By The Canadian Press
OTTAWA — Telecommunications experts called for scuttling the planned Rogers Communications takeover of rival Shaw, slamming the response of Ottawa and the federal telecom regulator to the serious Rogers outage earlier this month.
The House of Commons industry committee heard testimony Monday on the outage from various experts, as well as Industry Minister François-Philippe Champagne, Rogers executives and Canadian Radio-television and Telecommunications Commission officials.
The experts provided a number of policy recommendations, including ways to ensure competition in the industry, and called for the Rogers-Shaw transaction to be blocked.
Rogers is pursuing a $26-billion merger with Shaw, but the deal still requires approval of the Competition Bureau and Champagne’s office.
The July 8 outage crippled the Rogers network and affected millions of customers across Canada, including people trying to contact emergency services.
All four experts who testified Monday criticized the CRTC’s response to the outage, including its decision to not pursue a full public investigation.
Ben Klass, a PhD candidate at the Carleton University School of Journalism and Communication, said the CRTC is responsible for the effect of the outage on access to emergency services, adding that “perhaps it should be required to rethink its relatively permissive approach to regulating critical services.”
CRTC head Ian Scott was asked during his appearance whether the telecom regulator needs any additional powers.
Scott said he couldn’t think of any provisions that might have prevented the outage. “With respect to network outages and network reliability, I think this is a situation that can be addressed by the industry.”
Geist criticized Scott’s response.
“It was, I thought, remarkable and exceptionally discouraging to watch the chair of the CRTC come give a virtual shrug when posed with questions about the role that new regulations could play,” Geist said.
John Lawford, executive director of the Public Interest Advocacy Centre, said part of the problem with the CRTC is that it does not impose quality of service requirements.
Rogers submitted a letter to the CRTC on Friday, explaining how the outage happened and the degree to which its network was incapacitated.
Scott said the commission is in the process of reviewing the submission and determining next steps.
“Rogers said they will do better. The CRTC will make sure they do,” Scott said in his testimony.
Scott said it’s still to be determined whether penalties will be imposed, but cautioned that as per current legislation, penalties are meant to encourage compliance rather than be punitive.
Conservative MP Tracy Gray questioned the CRTC officials on their preparation for an outage’s affect on 911 calls, given the Rogers lapse limited Canadians’ ability to access emergency services.
“It’s very difficult to prepare for something that’s truly unprecedented,” Scott said.
Rogers Communications CEO Tony Staffieri also faced questions Monday from MPs about whether a lack of competition in the telecom sector might have contributed to the massive outage, which came as the company awaits government approvals for its purchase of Shaw.
Liberal MP Nathaniel Erskine-Smith asked Staffieri whether the concentration of customers in a single company is a challenge to network resiliency.

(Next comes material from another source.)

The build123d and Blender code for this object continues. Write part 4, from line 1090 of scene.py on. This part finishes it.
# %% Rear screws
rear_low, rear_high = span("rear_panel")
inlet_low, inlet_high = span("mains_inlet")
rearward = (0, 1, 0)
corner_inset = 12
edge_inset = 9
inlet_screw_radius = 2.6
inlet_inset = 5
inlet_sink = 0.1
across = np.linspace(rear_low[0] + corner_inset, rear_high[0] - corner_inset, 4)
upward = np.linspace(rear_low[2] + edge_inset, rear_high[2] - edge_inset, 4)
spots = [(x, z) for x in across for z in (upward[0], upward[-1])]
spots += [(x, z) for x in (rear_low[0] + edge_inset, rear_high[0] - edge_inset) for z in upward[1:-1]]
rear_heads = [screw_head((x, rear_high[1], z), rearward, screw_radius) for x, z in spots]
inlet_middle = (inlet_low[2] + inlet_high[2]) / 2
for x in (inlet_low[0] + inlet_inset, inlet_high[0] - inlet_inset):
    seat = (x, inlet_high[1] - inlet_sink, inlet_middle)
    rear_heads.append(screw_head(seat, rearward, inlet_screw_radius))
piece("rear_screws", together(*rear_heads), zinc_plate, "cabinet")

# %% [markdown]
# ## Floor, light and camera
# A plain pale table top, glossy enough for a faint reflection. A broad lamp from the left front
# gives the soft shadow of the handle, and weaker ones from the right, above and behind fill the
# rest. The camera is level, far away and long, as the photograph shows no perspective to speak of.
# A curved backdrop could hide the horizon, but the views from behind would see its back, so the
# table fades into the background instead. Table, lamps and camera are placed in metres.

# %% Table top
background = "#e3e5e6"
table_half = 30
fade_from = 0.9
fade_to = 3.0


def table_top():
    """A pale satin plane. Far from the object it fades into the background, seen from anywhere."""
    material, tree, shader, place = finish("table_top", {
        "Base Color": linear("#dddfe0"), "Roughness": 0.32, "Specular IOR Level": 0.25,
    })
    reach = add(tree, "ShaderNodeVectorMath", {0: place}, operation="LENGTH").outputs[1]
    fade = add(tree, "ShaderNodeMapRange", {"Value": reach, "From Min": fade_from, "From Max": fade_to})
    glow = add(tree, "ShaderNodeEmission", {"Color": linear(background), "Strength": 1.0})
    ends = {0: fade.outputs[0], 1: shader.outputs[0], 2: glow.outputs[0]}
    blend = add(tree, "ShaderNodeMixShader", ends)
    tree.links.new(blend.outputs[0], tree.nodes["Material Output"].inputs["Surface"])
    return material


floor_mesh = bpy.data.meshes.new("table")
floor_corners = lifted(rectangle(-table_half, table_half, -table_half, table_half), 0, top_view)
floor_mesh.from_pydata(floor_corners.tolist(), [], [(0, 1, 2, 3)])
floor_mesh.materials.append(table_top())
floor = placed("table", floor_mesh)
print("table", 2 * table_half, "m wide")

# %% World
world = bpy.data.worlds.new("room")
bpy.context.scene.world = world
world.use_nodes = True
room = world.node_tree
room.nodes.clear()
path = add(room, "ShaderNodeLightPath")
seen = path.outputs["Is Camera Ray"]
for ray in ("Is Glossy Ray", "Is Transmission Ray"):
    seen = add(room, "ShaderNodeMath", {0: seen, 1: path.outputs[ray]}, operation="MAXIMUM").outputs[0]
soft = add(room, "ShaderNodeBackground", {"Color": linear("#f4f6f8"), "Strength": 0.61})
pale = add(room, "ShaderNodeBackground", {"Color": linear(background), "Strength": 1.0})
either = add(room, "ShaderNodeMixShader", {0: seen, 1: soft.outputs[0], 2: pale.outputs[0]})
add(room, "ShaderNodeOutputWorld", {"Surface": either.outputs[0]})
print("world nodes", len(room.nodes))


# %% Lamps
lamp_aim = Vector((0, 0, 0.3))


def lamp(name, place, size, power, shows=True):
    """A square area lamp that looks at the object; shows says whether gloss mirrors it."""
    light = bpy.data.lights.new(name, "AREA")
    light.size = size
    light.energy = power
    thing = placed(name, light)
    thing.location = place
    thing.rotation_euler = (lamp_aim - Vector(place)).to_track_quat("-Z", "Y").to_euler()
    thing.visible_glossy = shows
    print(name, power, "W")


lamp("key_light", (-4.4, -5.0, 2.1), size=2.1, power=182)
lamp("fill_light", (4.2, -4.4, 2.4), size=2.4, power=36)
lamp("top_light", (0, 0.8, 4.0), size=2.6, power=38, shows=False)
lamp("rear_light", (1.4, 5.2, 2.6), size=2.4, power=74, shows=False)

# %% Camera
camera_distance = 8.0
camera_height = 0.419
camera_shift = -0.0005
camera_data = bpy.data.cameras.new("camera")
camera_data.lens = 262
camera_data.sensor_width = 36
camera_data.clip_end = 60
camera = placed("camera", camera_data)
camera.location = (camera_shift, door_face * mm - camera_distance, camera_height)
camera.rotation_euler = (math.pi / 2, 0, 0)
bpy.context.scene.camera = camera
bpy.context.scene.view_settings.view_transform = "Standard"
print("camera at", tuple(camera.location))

“We work every day in a very competitive environment and we work hard to bring the best value in money for customers,” Staffieri said.
“You’re saying that with a straight face?” responded Erskine-Smith.

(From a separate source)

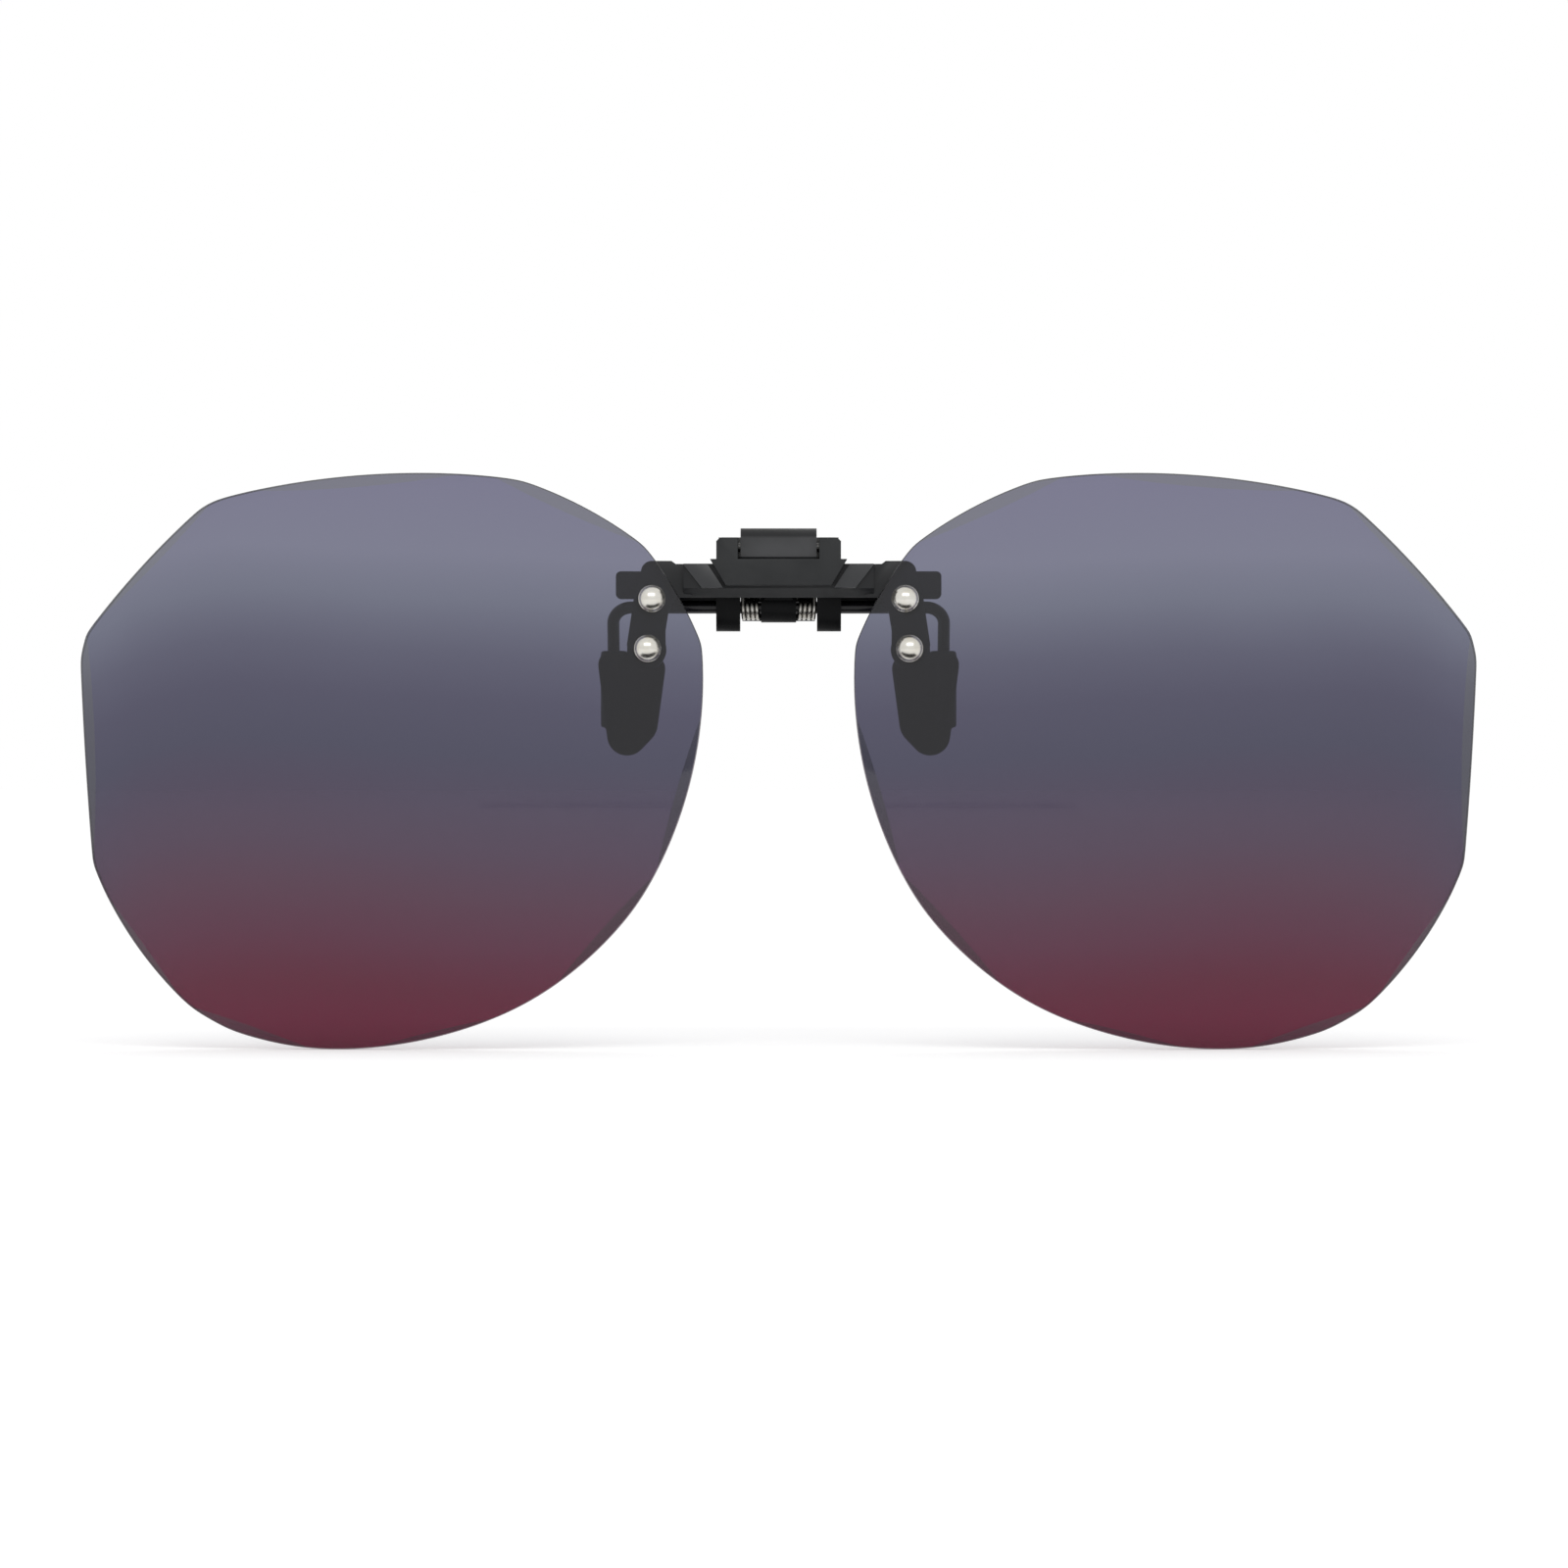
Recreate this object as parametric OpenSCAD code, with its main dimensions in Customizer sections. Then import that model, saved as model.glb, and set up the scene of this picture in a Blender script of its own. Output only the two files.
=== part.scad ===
// Clip-on flip-up sunglasses. The origin is the middle of the clamp's pivot.
// +X is to the right as seen from the front, +Y points to the wearer, +Z is up.

/* [Lenses] */
// Distance between the centres of the two lenses
lens_spacing = 77.5; // [77:0.5:79]
// Height of the clamp's pivot above the lens centres
lens_drop = 15.1; // [14.8:0.1:15.4]
// Thickness of each lens
lens_t = 1.8; // [1.6:0.1:1.8]
// Radius of the lens front
lens_curve_r = 175; // [165:5:200]
// How far in from the middle the front curve of each lens is centred
wrap = 8.75; // [7:0.25:9]
// Angle of the ground facets to the lens front
facet_tilt = 30; // [20:1:35]

/* [Bridge and rivets] */
// Thickness of the arms behind the lenses
arm_t = 1.0; // [0.8:0.1:1]
// Radius of a rivet's head
head_r = 1.35; // [1.2:0.05:1.4]
// Height of a rivet's head
head_h = 0.9; // [0.7:0.1:1]
// Radius of a rivet's shank
shank_r = 0.7; // [0.6:0.05:0.8]

/* [Flip hinge] */
// Height of the flip pin above the clamp's pivot
flip_z = 5.97; // [5.95:0.01:6]
// Radius of the flip pin
flip_pin_r = 0.45; // [0.4:0.05:0.5]
// Radius of the centre knuckle
knuckle_r = 1.9; // [1.8:0.05:1.9]

/* [Clamp] */
// Radius of the jaw wire
wire_r = 0.62; // [0.55:0.01:0.65]
// Distance from the middle to each leg of the jaw wire
leg_x = 16.6; // [16.4:0.1:17]
// Angle at which the legs run back before they turn down
leg_tilt = 30; // [28:1:32]
// Angle at which the pinch lever leans back at rest
lever_lean = 17; // [17:1:22]
// Length of the pinch lever
lever_len = 7.2; // [6:0.2:7.4]
// Turns in each half of the torsion spring, without the part turn at its end
spring_turns = 3; // [2:1:3]
// Radius of the spring's wire
spring_r = 0.2; // [0.15:0.01:0.2]

/* [Hidden] */
$fn = 96;
play = 0.05;                 // running clearance on a radius
bite = 0.2;                  // how far joined shapes run into each other
through = 12;                // length of a tool that cuts right through
left = -1;
right = 1;

// Lens: the outline is where round sides overlap, each [direction, distance, radius]
// seen from the lens centre, with 0 away from the nose and 90 up.
lens_x = lens_spacing / 2;
lens_front_y = -6.58;
lens_depth = 12;
lens_sides = [
    [-4, 30.6, 400], [46, 31.3, 78], [87, 28.4, 77], [89, 29.8, 41], [148, 33, 38],
    [216, 28.7, 42], [238, 28, 36], [248, 28, 43], [296, 31.6, 68], [333, 31.6, 36]
];
// Ground facets, each [direction, width at its middle]
facets = [
    [-1, 1.1], [43, 0.9], [85, 1.2], [117, 1.1], [194, 0.9],
    [221, 1.1], [257, 0.6], [291, 0.7], [324, 0.7]
];
facet_block = [20, 6, 60];
curve_x = lens_x - wrap;
curve_y = lens_front_y + lens_curve_r;
curve_z = -lens_drop;

// Bridge, arms and rivets
arm_gap = 0.03;
rivet_upper = [12.75, 0.65];
rivet_lower = [13.16, -4.29];
arm_eye_r = 1.95;
arm_corner_r = 1.1;
bar_back = -1.95;
bar_front = -3.3;
bar_top = 4.3;
bar_bevel_z = 1.85;
bar_bottom = 0.93;
bar_half = 9.5;
shoulder_front = -3.95;
shoulder_low = 1.9;
shoulder_top = 4.2;
shoulder_tilt = 6;
notch_half = 4.2;
notch_z = 3.72;
seat_half = 5;
seat_z = 2.2;
washer_r = 1.35;
washer_t = 0.25;
tail_r = 1.0;
tail_h = 0.4;
washer_gap = 0.02;
stack_t = lens_t + arm_gap + arm_t + washer_gap;

// Hinge cover
flip_y = -2.05;
cover_front = -4.5;
cover_back = -3.67;
cover_top = 4.74;
cover_bottom = 2.1;
cover_half_top = 6.85;
cover_half_bottom = 5.28;
lug_in = 4.05;
lug_out = 6.2;
lug_r = 0.95;
lug_rise = 0.92;
lug_round = 0.6;
knuckle_half = 3.8;
knuckle_flat = 1.62;
pin_inset = 0.1;

// Clamp body
body_front = -1.75;
body_back = -0.15;
body_half = 6.25;
body_low = 1.4;
wing_front = -0.8;
wing_low = 4.5;
wing_top = 6.7;
ear_in = 3.85;
ear_half_y = 1.7;
ear_drop = 0.7;
ear_top = 2.3;
barrel_half = 1.75;
barrel_room = 1.9;           // half width of the space over the lever's barrel
barrel_gap = 0.12;
barrel_r = 1.5;
leaf_y = [-1.05, -0.85];
leaf_z = [5.0, 7.0];
leaf_half = 6.0;
leaf_gap = [-0.02, 0.02];
groove_x = [3.3, ear_in];
groove_gap = 0.08;
stub_y = [-0.9, 0.3];
stub_z = [1.35, 3.05];
stub_end = 16.0;
root_end = 12.5;             // up to here the stubs reach down round the back of the wire
root_back = 0.9;
root_z = 0.7;
sleeve_x = [13.3, 16.3];
sleeve_y = [-1.3, 0.8];
sleeve_z = [0.85, 3.6];
sleeve_round = 0.5;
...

In his opening remarks, Staffieri said the outage reflects a failure on the part of Rogers. “On that day, we failed to deliver on our promise to be Canada’s most reliable network.”
The CEO further outlined some of the technical causes of the outage and what the company is doing to prevent additional failures, including a plan to separate the wireless and internet networks.
MPs also directed questions to Champagne on government action in response to the outage.
New Democrat MP Brian Masse pressed Champagne about passing legislation to make the internet a public utility, saying that COVID-19 had shown the internet to be an essential service.
Without more government power to regulate the internet, Masse told the committee hearing, “we have to rely on any minister being buddy-buddy with a bunch of CEOs.”
Champagne defended his meeting with the telecom CEOs, and while he did not say whether he would support legislation to make the internet a public utility, he said he was open to working across party lines and taking in the committee’s recommendations.
Masse asked Staffieri if he would support a bill of rights for consumers, but the Rogers executive did not answer directly.
“We are very much focused on what we need to do to ensure the resiliency and redundancy of our networks,” Staffieri said.
Champagne said on the day of the outage he contacted Staffieri to inquire about the situation but the conversation was not between a CEO and a cabinet minister. Rather, Champagne was speaking on behalf of Canadians.